### **Load and Test-Train Split the Data**

In [2]:
from sklearn.datasets import fetch_openml
mnist = fetch_openml('mnist_784', as_frame=False)
X, y = mnist.data, mnist.target
X_train, X_test, y_train, y_test = X[:60000], X[60000:], y[:60000], y[60000:]

---

### Step 1: Train a Multiclass Classifier
Use a classifier like `SGDClassifier` which supports **OvR** by default:
> At this point, 10 binary classifiers are trained internally — one for each digit.

In [3]:
from sklearn.linear_model import SGDClassifier
sgd_clf = SGDClassifier(random_state=42)
sgd_clf.fit(X_train, y_train)

0,1,2
,loss,'hinge'
,penalty,'l2'
,alpha,0.0001
,l1_ratio,0.15
,fit_intercept,True
,max_iter,1000
,tol,0.001
,shuffle,True
,verbose,0
,epsilon,0.1


### Step 2: Make Predictions
Choose a sample and predict its class:

> This will return a string from '0' to '9'.

In [19]:
# input sample
some_digit = X_train[0]

# actual label of this digit
actual_label = y_train[0]

# prediction using the SGD classifier
predicted_label = sgd_clf.predict([some_digit])[0]

# Compare
print(f"Predicted: {predicted_label}, Actual: {actual_label}")
print("✅ Correct!" if predicted_label == actual_label else "❌ Incorrect.")


Predicted: 3, Actual: 5
❌ Incorrect.


See the **raw decision** scores for all 10 classes:

> Higher scores mean more confidence. The class with the highest score is the prediction (in this case, its `3`).

In [6]:
sgd_clf.decision_function([some_digit])

array([[-31893.03095419, -34419.69069632,  -9530.63950739,
          1823.73154031, -22320.14822878,  -1385.80478895,
        -26188.91070951, -16147.51323997,  -4604.35491274,
        -12050.767298  ]])

### Step 3: Evaluate Using Cross-Validation
* Check model performance across folds:
> Accuracy works well here because MNIST is balanced across all 10 digits.

In [8]:
from sklearn.model_selection import cross_val_score
cross_val_score(sgd_clf, X_train, y_train, cv=3, scoring="accuracy")

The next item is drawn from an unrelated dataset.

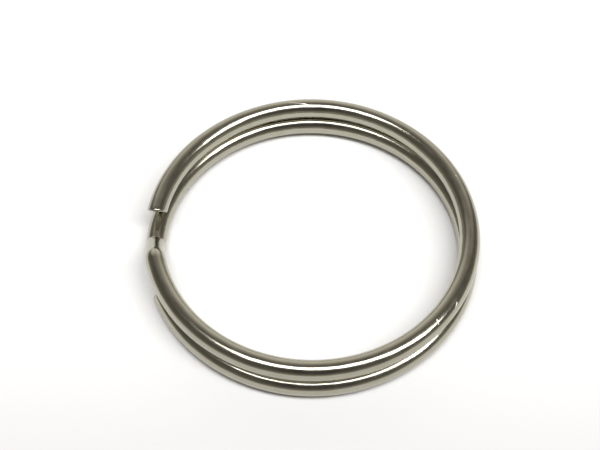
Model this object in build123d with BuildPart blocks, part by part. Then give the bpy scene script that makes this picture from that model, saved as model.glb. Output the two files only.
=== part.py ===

array([0.87365, 0.85835, 0.8689 ])

### Step 4: Improve Accuracy with Feature Scaling
> Scaling improves convergence and accuracy. We see an improvement in performance here.

In [9]:
from sklearn.preprocessing import StandardScaler

scaler = StandardScaler()
X_train_scaled = scaler.fit_transform(X_train.astype("float64"))
# Evaluate again using scaled data
cross_val_score(sgd_clf, X_train_scaled, y_train, cv=3, scoring="accuracy")

array([0.8983, 0.891 , 0.9018])

### Step 5: Try One-vs-One (OvO) Strategy with SVC
- **OvO** trains a classifier for every pair of classes (0 vs 1, 0 vs 2, ..., 8 vs 9).

> That’s 45 classifiers total for 10 classes.

In [10]:
from sklearn.multiclass import OneVsOneClassifier
from sklearn.svm import SVC

# SVC uses OvO internally by default, but we explicitly wrap it here
ovo_clf = OneVsOneClassifier(SVC(random_state=42))

# Use a subset (2000 samples) since SVC is slower
ovo_clf.fit(X_train[:2000], y_train[:2000])

0,1,2
,estimator,SVC(random_state=42)
,n_jobs,

0,1,2
,C,1.0
,kernel,'rbf'
,degree,3
,gamma,'scale'
,coef0,0.0
,shrinking,True
,probability,False
,tol,0.001
,cache_size,200
,class_weight,


###  Step 6: Make a Prediction with the OvO Classifier
> This time, all 45 classifiers vote, and the digit with the most wins is chosen.

In [18]:
# actual label of the digit
actual_label = y_train[0]

# predicted label from OvO classifier
predicted_label = ovo_clf.predict([some_digit])[0]

# Compare
print(f"Predicted: {predicted_label}, Actual: {actual_label}")
print("✅ Correct!" if predicted_label == actual_label else "❌ Incorrect.")

Predicted: 5, Actual: 5
✅ Correct!


### Step 7: Count How Many Classifiers Were Trained
> Confirms that we’ve trained one classifier per digit pair.

In [12]:
len(ovo_clf.estimators_)

45